On mange cependant, bien sûr, on dort, on travaillotte à la reconstruction du pays, on prolifère malgré tout, mais plutôt par routine, on tâche de faire encore de modestes économies, par tradition, et puis, pour les réjouissances hebdomadaires, on se rend à l' »Océanic ».
…
Mais quelles prières faudrait-il dire pour être entendu des hommes alors que Dieu lui-même ne les entend pas ? On pourrait essayer : saint Truman qui êtes à Washington, saint Attlee qui êtes à Londres, saint Staline qui êtes à Moscou, protégez-nous, ayez pitié de nous.."

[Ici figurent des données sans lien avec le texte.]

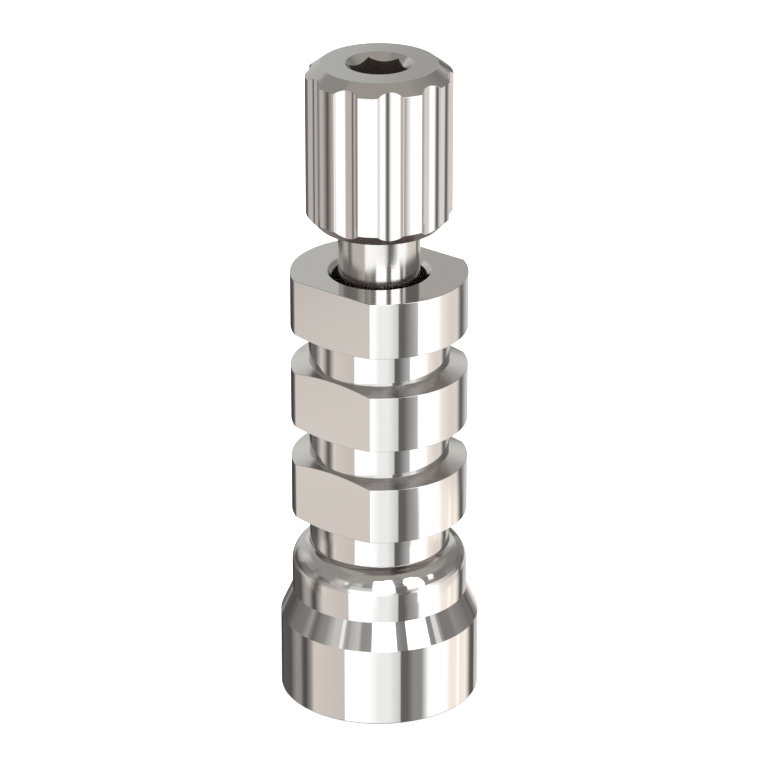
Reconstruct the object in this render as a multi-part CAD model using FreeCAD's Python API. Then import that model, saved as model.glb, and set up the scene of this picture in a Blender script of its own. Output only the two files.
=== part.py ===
# Open-tray impression coping with its guide screw, in millimetres.
# +Z is up along the common turning axis, and Z = 0 is the platform that seats on the abutment.
# The flats of the retention rings face -Y and +Y.

import FreeCAD, Part
import math
import os

# Base, cone and collar of the coping
base_diameter = 5.0
base_height = 2.03
base_edge_break = 0.02
cone_height = 0.67
collar_height = 1.33
collar_corner_radius = 0.6
neck_foot_radius = 0.1

# Retention rings and the necks between them
ring_count = 3
ring_diameter = 4.4
ring_height = 1.435
ring_spacing = 1.045
ring_cone_angle = 16.0
lowest_neck_length = 0.875
groove_depth = 0.45
flat_depth = 0.35

# Recess over the abutment, and the web above it that carries the screw's seat
recess_mouth_diameter = 4.1
recess_taper_angle = 19.0
recess_register = 0.25
recess_depth = 2.3
seat_web = 1.0

# Shank, journal and threaded end of the guide screw
shank_diameter = 2.03
shank_gap = 0.16
shank_edge_break = 0.04
journal_diameter = 1.5
journal_clearance = 0.05
thread_diameter = 1.4
thread_length = 1.5
thread_end_bevel = 0.2
thread_end_inset = 0.15
thread_relief_diameter = 1.06
thread_relief_length = 0.15
bore_countersink = 0.105

# Finger head of the guide screw
head_gap = 1.28
head_diameter = 3.6
head_length = 4.12
top_bevel_width = 0.36
top_bevel_height = 0.27
lower_bevel_width = 0.28
lower_bevel_height = 0.3
flute_count = 10
flute_radius = 0.5
flute_depth = 0.14

# Driver socket in the head
socket_across_flats = 1.27
socket_depth = 1.6
socket_drill_diameter = 1.2
socket_mouth_diameter = 1.65
socket_point_angle = 118.0

# How far the screw is turned in its bore, from the +X axis
screw_turn = 30.0

# Radii, taken from the diameters
base_radius = base_diameter / 2
ring_radius = ring_diameter / 2
neck_radius = ring_radius - groove_depth
shank_radius = shank_diameter / 2
bore_radius = shank_radius + shank_gap
journal_radius = journal_diameter / 2
journal_bore_radius = journal_radius + journal_clearance
thread_radius = thread_diameter / 2
relief_radius = thread_relief_diameter / 2
head_radius = head_diameter / 2

# Heights, from the platform up
cone_top = base_height + cone_height
collar_top = cone_top + collar_height
lowest_ring_bottom = collar_top + lowest_neck_length
ring_pitch = ring_height + ring_spacing
coping_top = lowest_ring_bottom + (ring_count - 1) * ring_pitch + ring_height
ring_cone_height = groove_depth * math.tan(math.radians(ring_cone_angle))
seat_height = recess_depth + seat_web
head_bottom = coping_top + head_gap
head_top = head_bottom + head_length
thread_top = thread_end_inset + thread_length
relief_bottom = thread_top + thread_radius - relief_radius
relief_top = relief_bottom + thread_relief_length
journal_bottom = relief_top + journal_radius - relief_radius


def point(radius, height):
    """A point of a turning profile, in the XZ plane."""
    return FreeCAD.Vector(radius, 0, height)


def turned(start, steps):
    """The solid turned from a closed profile. A step of one point is a line, and of two an arc."""
    here = point(*start)
    edges = []
    for step in steps + [(start,)]:
        stops = [point(*stop) for stop in step]
        if len(stops) == 1:
            edges.append(Part.LineSegment(here, stops[0]).toShape())
        else:
            edges.append(Part.Arc(here, stops[0], stops[1]).toShape())
        here = stops[-1]
    face = Part.Face(Part.Wire(edges))
    return face.revolve(point(0, 0), FreeCAD.Vector(0, 0, 1), 360)


def collar_corner():
    """Steps of the rounded collar edge and the small hollow where it runs into the neck."""
    corner_r = ring_radius - collar_corner_radius
    corner_z = collar_top - collar_corner_radius
    reach = collar_corner_radius + neck_foot_radius
    foot_r = neck_radius + neck_foot_radius
    foot_angle = math.acos((foot_r - corner_r) / reach)
    foot_z = corner_z + reach * math.sin(foot_angle)

    def on_corner(angle):
        return (
            corner_r + collar_corner_radius * math.cos(angle),
            corner_z + collar_corner_radius * math.sin(angle),
        )

    def on_foot(angle):
        return (
            foot_r - neck_foot_radius * math.cos(angle),
            foot_z - neck_foot_radius * math.sin(angle),
        )

    return [
        (on_corner(0),),
        (on_corner(foot_angle / 2), on_corner(foot_angle)),
        (on_foot(foot_angle / 2), on_foot(0)),
    ]


def ring_steps(index):
    """Steps of one retention ring, with cones towards the necks. The top ring ends in a flat face."""
    bottom = lowest_ring_bottom + index * ring_pitch
    top = bottom + ring_height
    steps = [
        ((neck_radius, bottom - ring_cone_height),),
        ((ring_radius, bottom),),
        ((ring_radius, top),),
    ]
    if index < ring_count - 1:
        steps.append(((neck_radius, top + ring_cone_height),))
    return steps


def coping_blank():
    """The coping as it leaves the lathe, bored through, before its flats are milled."""
    recess_mouth_radius = recess_mouth_diameter / 2
    taper = (recess_depth - recess_register) * math.tan(math.radians(recess_taper_angle))
    steps = [
        ((base_radius - base_edge_break, 0),),
        ((base_radius, base_edge_break),),
        ((base_radius, base_height),),
        ((ring_radius, cone_top),),
    ]
    steps += collar_corner()
    for index in range(ring_count):
        steps += ring_steps(index)
    steps += [
        ((bore_radius + bore_countersink, coping_top),),
        ((bore_radius, coping_top - bore_countersink),),
        ((bore_radius, seat_height),),
        ((journal_bore_radius, seat_height),),
        ((journal_bore_radius, recess_depth),),
        ((recess_mouth_radius - taper, recess_depth),),
        ((recess_mouth_radius, recess_register),),
    ]
    return turned((recess_mouth_radius, 0), steps)


def ring_flats():
    """The two blocks that mill the parallel flats, from the lowest neck past the top ring."""
    flat_y = ring_radius - flat_depth
    cut_bottom = collar_top + neck_foot_radius
    cut_height = coping_top - cut_bottom + groove_depth
    blocks = []
    for side in (-1, 1):
        near = min(side * flat_y, side * ring_diameter)
        corner = FreeCAD.Vector(-ring_diameter, near, cut_bottom)
        blocks.append(Part.makeBox(2 * ring_diameter, ring_diameter - flat_y, cut_height, corner))
    return blocks


def coping_body():
    """The transfer coping, one turned piece with flatted rings."""
    return coping_blank().cut(ring_flats())


def screw_blank():
    """The guide screw as it leaves the lathe, from its threaded end to the finger head."""
    steps = [
        ((thread_radius - thread_end_bevel, thread_end_inset),),
        ((thread_radius, thread_end_inset + thread_end_bevel),),
        ((thread_radius, thread_top),),
        ((relief_radius, relief_bottom),),
        ((relief_radius, relief_top),),
        ((journal_radius, journal_bottom),),
        ((journal_radius, seat_height),),
        ((shank_radius - shank_edge_break, seat_height),),
        ((shank_radius, seat_height + shank_edge_break),),
        ((shank_radius, head_bottom),),
        ((head_radius - lower_bevel_width, head_bottom),),
        ((head_radius, head_bottom + lower_bevel_height),),
        ((head_radius, head_top - top_bevel_height),),
        ((head_radius - top_bevel_width, head_top),),
        ((0, head_top),),
    ]
    return turned((0, thread_end_inset), steps)


def flutes():
    """Cylinders that scallop the head, one for each finger flute."""
    centre_radius = head_radius - flute_depth + flute_radius
    first = Part.makeCylinder(flute_radius, head_length, point(centre_radius, head_bottom))
    cutters = []
    for index in range(flute_count):
        cutter = first.copy()
        cutter.rotate(point(0, 0), FreeCAD.Vector(0, 0, 1), index * 360 / flute_count)
        cutters.append(cutter)
    return cutters


def driver_socket():
    """The hexagonal socket with its drill point, and the countersink that leads a driver into it."""
    corner_radius = socket_across_flats / 2 / math.cos(math.radians(30))
    corners = []
    for index in range(7):
        angle = math.radians(60 * index)
        corners.append(
            FreeCAD.Vector(
                corner_radius * math.cos(angle),
                corner_radius * math.sin(angle),
                head_top - socket_depth,
            )
        )
    hexagon = Part.Face(Part.makePolygon(corners))
    prism = hexagon.extrude(FreeCAD.Vector(0, 0, socket_depth))
    point_radius = socket_drill_diameter / 2
    point_depth = point_radius / math.tan(math.radians(socket_point_angle / 2))
    drill_point = Part.makeCone(
        0, point_radius, point_depth, point(0, head_top - socket_depth - point_depth)
    )
    mouth_radius = socket_mouth_diameter / 2
    mouth = Part.makeCone(0, mouth_radius, mouth_radius, point(0, head_top - mouth_radius))
    return [prism, drill_point, mouth]


def guide_screw():
    """The guide screw, seated on its shoulder and turned to its place in the bore."""
    screw = screw_blank().cut(flutes() + driver_socket())
    screw.rotate(point(0, 0), FreeCAD.Vector(0, 0, 1), screw_turn)
    return screw


def write_part(name, shape):
    """Save one piece as its own STEP file, as a single solid."""
    solids = shape.Solids
    if len(solids) != 1 or not shape.isValid():
        raise ValueError(name + " is not one valid solid")
    solids[0].exportStep("parts/" + name + ".step")
    print(name, "volume", round(solids[0].Volume, 3), "mm3")


os.makedirs("parts", exist_ok=True)
write_part("coping_body", coping_body())
write_part("guide_screw", guide_screw())
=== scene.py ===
import math

import bmesh
import bpy
from bpy.props import FloatProperty, FloatVectorProperty, IntProperty, PointerProperty
from mathutils import Color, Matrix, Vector


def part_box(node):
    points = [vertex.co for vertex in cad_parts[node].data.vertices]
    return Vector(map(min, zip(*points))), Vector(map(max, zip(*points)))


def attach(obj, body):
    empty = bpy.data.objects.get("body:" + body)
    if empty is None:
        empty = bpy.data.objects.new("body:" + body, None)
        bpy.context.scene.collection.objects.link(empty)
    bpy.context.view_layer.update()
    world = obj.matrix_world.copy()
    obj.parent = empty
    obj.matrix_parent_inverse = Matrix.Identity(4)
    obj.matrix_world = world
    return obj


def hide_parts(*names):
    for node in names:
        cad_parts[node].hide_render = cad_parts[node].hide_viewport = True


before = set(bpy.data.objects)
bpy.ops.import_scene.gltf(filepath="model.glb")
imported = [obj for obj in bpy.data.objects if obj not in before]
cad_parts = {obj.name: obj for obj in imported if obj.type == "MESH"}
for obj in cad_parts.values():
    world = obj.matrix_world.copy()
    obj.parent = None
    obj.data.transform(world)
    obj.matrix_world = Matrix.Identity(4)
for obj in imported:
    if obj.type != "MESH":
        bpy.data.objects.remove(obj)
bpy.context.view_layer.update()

bl_info = {
    "name": "Impression coping",
    "version": (1, 0, 0),
    "blender": (4, 5, 0),
    "location": "3D View > Sidebar > Coping",
    "description": "Builds a turned impression coping with its guide screw on a white studio stage",
    "category": "Mesh",
}

COPING_LOW, COPING_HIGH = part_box("coping_body")
SCREW_LOW, SCREW_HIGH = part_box("guide_screw")

MM = 0.001
FULL_TURN = 2 * math.pi
SIZE_SLACK = 0.002 * MM

# Directions in the room are in degrees, and colours are given on a screen's scale
HALF_CIRCLE = 180
ONE_RADIAN = math.degrees(1)
SCREEN_WHITE = 255

# How finely the meshes are divided
COPING_COLUMNS = 240
EDGE_COLUMNS = 4
FLUTE_COLUMNS = 20
LAND_COLUMNS = 6
THREAD_ROWS = 64
ARC_STEPS = 14
EASE_STEPS = 3
CLOSEST_COLUMNS = math.radians(0.03)
TINY_TURN = math.radians(0.001)
SAME_PLACE = 1e-8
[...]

Bon, la misère de masse nous a quittés, les voitures ne sont plus privilèges, et nous déplorons leur prolifération, nous avons apprécié de pouvoir acheter le confort, nous avons appris à avoir d'autres désirs, nous faisons fonctionner l'économie, et, si nous risquons fort de redescendre la pente, ce n'est pas encore certain pour tous, ou très lentement, nous n'avons plus eu de guerre, en Europe de l'ouest du moins, nous nous sommes accoutumés à la bombe et ne craignons plus, vaguement, que d'éventuels accidents de nos centrales (plus bien entendu notre incapacité à savoir que faire des déchets), nous avons approuvé avec joie, et enthousiasme au début, les décisions de nos dirigeants qui ont « fait » l'Europe, mais on aurait aimé, simplement, qu'ils ne substituent pas à la guerre cruelle la guerre économique. Bien entendu pour que les affaires marchent il faut une guerre et celle ci paraît un moindre mal, mais nous sommes insatiables, nous aurions aimé que vous inventiez une véritable paix. De quoi nous permettre de chercher vraiment à l'étendre au monde, en accord avec les autres peuples.
10 commentaires:
Pardon pour l'indigestion provoquée par mon billet hi hi.
Bonne nuit tout de même.
oui nous aurions aimé, au moins
---que tout le monde ait à manger, c'est tellement naturel que les pauvres doivent être punis pour avoir volé..et les pays aussi
--- que les pourvoyeurs de drogue soient nourris autrement qu'en cultivant ces plantes de la misère
--- que la chair des canons ne soient plus étoiles admirables sur les frontons et les plastrons
--- nous aurions aimé tant de choses simples pour commencer.
Il viendra peut-être le temps des vases communiquants où les plateaux de la balance s'équilibreront ou bien tous nous mourrons
la guerre est là aujourd'hui encore. Quand je vois le nombre de personnes inscrites au resto du coeur, secours populaire, secours catholiques...
C'est une guerre discrète mais jusqu'à quand ?
La transparence des choses : belle photo à tiroirs.
Je repense à un livre de Maurice Clavel : il avait repris comme titre ceux des journaux dans lesquels il s'était engagé => "Combat de Franc-Tireur pour une Libération" (Pauvert).
Quand les hommes redeviendront bonobos on en sortira peut-être ? Belle photo, oui.
Tu n'as pas besoin de filtres graphiques pour que tes photos ne soient plus des photos mais des tableaux.
Photo saisissante à travers ce reflet. Un rappel pour que l'oubli ne nous envahisse pas. Un rappel pour mémoire qui est si éphémère. Des mots pour se souvenir. Sans effet de passéisme.
percutante ta dernière photo
un montage bien entendu
...qui me parle de guerre et de populations civiles.